Goal: Return the line containing "The three.js and", the line containing "with fine pores.", and every line between them, exactly as they stand. Output nothing else.

Dataset excerpts:
** Begin **

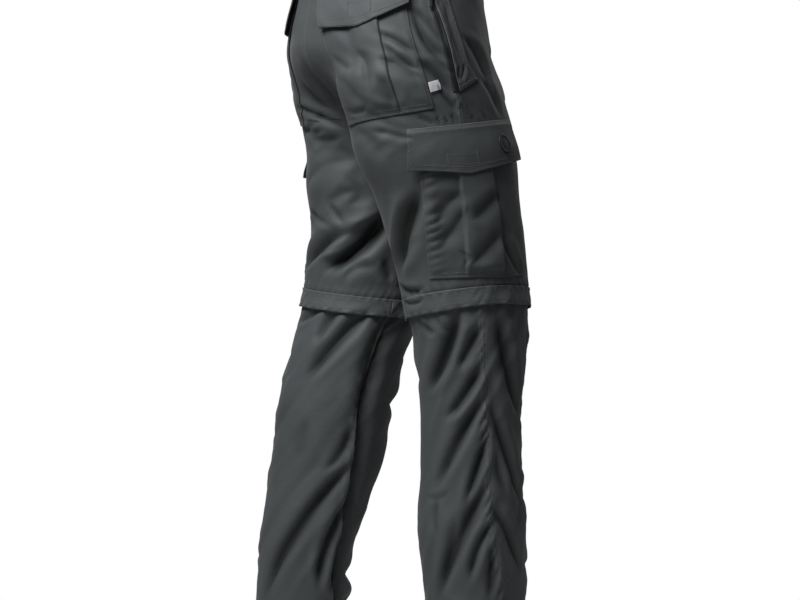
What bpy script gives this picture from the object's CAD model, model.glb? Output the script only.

** End **
** Begin **

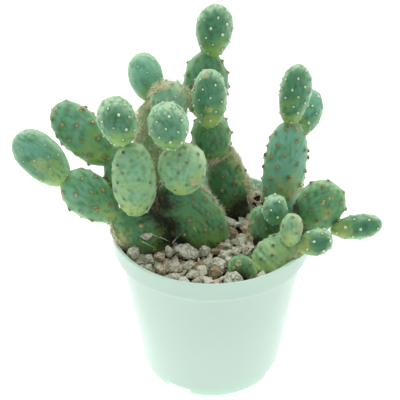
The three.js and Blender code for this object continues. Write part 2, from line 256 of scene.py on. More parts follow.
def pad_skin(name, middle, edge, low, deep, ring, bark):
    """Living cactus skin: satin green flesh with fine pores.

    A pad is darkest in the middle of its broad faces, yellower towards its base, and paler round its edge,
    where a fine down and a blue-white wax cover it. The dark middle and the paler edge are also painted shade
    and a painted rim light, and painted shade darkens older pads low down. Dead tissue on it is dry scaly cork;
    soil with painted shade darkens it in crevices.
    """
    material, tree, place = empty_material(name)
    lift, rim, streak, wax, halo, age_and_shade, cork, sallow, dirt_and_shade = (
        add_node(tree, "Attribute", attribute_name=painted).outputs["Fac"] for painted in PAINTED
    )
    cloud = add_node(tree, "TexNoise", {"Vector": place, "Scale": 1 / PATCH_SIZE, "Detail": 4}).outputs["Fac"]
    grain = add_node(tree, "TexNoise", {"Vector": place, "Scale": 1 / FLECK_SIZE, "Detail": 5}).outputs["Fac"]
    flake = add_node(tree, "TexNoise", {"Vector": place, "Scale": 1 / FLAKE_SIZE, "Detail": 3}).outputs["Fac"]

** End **

Written answer:
The three.js and Blender code for this object continues. Write part 2, from line 256 of scene.py on. More parts follow.
def pad_skin(name, middle, edge, low, deep, ring, bark):
    """Living cactus skin: satin green flesh with fine pores.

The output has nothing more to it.